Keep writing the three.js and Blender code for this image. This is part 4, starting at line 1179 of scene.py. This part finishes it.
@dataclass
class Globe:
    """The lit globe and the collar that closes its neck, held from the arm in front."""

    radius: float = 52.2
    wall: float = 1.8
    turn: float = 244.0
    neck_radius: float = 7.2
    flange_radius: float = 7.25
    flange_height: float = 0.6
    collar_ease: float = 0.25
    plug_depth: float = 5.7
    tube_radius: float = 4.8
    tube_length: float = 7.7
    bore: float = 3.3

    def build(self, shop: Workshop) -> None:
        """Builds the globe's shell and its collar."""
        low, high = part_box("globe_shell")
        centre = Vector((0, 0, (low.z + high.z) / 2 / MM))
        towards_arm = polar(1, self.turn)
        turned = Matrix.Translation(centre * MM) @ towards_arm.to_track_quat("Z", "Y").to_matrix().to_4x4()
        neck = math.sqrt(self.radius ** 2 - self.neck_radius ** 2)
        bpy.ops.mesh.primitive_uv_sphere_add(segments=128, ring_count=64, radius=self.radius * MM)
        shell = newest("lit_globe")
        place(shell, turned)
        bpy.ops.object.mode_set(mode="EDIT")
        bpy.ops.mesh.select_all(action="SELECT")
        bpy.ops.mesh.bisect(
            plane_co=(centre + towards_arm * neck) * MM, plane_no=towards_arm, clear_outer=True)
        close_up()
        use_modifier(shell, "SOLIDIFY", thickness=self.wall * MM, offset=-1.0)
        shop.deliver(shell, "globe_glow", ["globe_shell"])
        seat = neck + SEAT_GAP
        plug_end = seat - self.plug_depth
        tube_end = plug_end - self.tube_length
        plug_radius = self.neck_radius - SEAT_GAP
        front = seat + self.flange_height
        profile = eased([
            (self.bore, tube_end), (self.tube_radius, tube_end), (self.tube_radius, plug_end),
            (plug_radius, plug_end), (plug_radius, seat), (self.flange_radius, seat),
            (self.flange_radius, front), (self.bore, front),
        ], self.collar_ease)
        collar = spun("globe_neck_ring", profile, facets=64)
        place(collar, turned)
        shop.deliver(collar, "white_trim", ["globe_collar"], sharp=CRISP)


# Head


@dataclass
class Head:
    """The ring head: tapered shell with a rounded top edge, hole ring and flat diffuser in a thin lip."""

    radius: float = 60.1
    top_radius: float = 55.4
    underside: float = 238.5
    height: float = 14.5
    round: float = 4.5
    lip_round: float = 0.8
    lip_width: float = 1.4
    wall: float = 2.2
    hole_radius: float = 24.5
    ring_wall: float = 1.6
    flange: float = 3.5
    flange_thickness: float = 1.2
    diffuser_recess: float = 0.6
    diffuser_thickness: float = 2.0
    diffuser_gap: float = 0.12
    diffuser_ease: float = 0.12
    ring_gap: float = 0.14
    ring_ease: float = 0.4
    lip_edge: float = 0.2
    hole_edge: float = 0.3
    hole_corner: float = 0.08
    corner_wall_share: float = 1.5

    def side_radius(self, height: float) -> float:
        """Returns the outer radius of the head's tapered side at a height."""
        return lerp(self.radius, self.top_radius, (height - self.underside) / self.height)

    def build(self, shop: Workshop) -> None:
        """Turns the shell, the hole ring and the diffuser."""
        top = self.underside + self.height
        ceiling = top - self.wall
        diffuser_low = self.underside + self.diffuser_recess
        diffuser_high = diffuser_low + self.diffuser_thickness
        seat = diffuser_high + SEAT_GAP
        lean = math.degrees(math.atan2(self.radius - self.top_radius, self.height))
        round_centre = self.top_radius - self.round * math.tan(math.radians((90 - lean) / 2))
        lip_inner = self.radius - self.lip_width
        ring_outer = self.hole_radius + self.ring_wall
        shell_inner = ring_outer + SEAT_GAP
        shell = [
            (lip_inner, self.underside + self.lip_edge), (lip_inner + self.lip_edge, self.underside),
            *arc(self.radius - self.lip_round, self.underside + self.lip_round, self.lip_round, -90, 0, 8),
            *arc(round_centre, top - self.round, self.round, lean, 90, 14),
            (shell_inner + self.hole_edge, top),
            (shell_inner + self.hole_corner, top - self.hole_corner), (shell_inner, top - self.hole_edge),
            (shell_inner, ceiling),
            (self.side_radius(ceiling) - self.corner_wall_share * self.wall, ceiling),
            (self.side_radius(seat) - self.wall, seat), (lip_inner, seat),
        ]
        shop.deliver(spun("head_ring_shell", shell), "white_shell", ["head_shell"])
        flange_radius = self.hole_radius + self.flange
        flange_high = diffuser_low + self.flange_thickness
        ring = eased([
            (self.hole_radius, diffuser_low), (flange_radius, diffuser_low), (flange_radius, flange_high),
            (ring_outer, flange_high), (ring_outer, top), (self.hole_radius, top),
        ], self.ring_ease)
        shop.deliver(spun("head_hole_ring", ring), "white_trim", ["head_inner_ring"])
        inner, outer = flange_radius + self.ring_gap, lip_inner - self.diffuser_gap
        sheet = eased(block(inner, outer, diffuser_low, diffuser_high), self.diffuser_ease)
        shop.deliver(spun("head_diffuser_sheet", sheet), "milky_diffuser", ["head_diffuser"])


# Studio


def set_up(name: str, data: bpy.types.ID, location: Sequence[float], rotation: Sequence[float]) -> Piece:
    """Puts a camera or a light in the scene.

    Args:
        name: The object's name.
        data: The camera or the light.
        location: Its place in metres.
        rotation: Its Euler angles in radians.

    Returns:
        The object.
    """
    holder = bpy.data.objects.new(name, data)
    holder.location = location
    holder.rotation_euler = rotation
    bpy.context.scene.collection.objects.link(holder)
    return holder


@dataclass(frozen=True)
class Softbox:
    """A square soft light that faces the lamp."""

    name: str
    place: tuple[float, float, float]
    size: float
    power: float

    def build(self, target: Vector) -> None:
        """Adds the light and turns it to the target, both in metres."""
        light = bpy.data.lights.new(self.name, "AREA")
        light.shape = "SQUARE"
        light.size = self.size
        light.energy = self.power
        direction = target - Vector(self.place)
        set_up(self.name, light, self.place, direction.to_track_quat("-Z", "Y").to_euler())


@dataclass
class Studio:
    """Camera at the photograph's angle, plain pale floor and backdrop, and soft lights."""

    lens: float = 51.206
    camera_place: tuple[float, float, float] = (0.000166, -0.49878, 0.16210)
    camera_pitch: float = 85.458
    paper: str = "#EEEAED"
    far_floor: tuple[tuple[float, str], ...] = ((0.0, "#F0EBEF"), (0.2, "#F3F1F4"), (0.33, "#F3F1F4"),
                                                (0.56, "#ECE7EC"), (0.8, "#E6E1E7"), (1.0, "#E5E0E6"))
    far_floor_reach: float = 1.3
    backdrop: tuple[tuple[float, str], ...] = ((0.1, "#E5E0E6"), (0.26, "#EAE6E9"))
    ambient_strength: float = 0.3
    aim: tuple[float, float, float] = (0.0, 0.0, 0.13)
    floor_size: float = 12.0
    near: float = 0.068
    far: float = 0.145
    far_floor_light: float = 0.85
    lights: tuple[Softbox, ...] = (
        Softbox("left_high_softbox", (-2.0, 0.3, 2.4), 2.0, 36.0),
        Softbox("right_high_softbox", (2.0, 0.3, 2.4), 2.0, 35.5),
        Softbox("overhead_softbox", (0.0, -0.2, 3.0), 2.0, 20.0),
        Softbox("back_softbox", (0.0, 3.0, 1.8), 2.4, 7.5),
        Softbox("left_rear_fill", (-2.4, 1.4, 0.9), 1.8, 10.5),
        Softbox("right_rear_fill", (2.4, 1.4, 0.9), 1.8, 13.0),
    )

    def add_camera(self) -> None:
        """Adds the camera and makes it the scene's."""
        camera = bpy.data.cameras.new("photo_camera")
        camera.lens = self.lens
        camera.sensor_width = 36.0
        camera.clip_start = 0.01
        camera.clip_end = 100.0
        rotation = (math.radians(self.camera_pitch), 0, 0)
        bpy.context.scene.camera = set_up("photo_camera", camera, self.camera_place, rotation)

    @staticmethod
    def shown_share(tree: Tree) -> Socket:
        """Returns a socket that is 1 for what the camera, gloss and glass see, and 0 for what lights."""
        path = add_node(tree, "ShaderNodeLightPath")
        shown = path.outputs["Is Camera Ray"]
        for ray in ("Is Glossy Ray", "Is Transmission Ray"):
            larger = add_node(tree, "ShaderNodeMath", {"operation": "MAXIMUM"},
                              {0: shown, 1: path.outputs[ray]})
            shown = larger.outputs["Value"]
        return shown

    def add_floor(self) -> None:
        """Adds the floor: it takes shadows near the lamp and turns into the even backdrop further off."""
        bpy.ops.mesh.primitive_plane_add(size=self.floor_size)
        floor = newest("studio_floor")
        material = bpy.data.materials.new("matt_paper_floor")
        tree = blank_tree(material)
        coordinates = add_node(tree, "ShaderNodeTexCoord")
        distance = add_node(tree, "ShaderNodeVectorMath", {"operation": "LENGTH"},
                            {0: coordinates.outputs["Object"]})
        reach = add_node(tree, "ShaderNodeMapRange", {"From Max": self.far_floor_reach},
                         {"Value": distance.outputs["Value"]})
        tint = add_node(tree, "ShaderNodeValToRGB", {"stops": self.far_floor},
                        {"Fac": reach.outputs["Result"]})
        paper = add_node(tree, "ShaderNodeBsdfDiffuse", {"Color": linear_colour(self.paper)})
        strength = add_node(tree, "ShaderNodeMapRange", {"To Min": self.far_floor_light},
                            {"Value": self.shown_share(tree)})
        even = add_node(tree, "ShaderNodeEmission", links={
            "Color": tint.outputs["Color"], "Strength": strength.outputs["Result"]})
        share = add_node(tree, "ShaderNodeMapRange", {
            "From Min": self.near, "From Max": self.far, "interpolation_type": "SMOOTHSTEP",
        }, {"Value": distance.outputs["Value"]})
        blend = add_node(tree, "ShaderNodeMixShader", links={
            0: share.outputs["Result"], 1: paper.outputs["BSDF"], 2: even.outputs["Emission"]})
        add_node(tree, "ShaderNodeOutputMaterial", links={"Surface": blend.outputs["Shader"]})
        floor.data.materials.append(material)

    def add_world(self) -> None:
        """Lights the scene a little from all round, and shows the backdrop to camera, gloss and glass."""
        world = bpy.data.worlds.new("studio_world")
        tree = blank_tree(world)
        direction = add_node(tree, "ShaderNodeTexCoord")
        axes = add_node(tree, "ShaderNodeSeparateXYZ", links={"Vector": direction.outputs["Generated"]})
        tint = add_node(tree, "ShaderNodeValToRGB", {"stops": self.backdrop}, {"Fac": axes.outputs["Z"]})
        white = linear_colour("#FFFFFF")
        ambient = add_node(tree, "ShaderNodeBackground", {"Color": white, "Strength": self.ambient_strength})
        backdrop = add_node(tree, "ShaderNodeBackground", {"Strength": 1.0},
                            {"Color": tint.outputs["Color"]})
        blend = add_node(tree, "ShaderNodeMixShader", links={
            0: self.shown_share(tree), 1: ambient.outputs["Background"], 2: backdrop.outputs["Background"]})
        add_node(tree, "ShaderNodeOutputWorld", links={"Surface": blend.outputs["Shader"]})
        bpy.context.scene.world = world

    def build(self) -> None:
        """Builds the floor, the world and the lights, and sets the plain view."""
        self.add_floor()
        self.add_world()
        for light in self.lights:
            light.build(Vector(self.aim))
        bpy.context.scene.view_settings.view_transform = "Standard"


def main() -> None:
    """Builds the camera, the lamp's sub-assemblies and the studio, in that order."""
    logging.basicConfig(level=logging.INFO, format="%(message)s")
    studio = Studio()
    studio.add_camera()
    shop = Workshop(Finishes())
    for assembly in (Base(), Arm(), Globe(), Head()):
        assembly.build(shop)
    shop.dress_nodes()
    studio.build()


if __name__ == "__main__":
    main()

==================================================

● **Task details**
Only the lines from the beginning of the material to the line containing "bore: float = 3.3" should be echoed, verbatim and in full.

● **Exercise output**
Keep writing the three.js and Blender code for this image. This is part 4, starting at line 1179 of scene.py. This part finishes it.
@dataclass
class Globe:
    """The lit globe and the collar that closes its neck, held from the arm in front."""

    radius: float = 52.2
    wall: float = 1.8
    turn: float = 244.0
    neck_radius: float = 7.2
    flange_radius: float = 7.25
    flange_height: float = 0.6
    collar_ease: float = 0.25
    plug_depth: float = 5.7
    tube_radius: float = 4.8
    tube_length: float = 7.7
    bore: float = 3.3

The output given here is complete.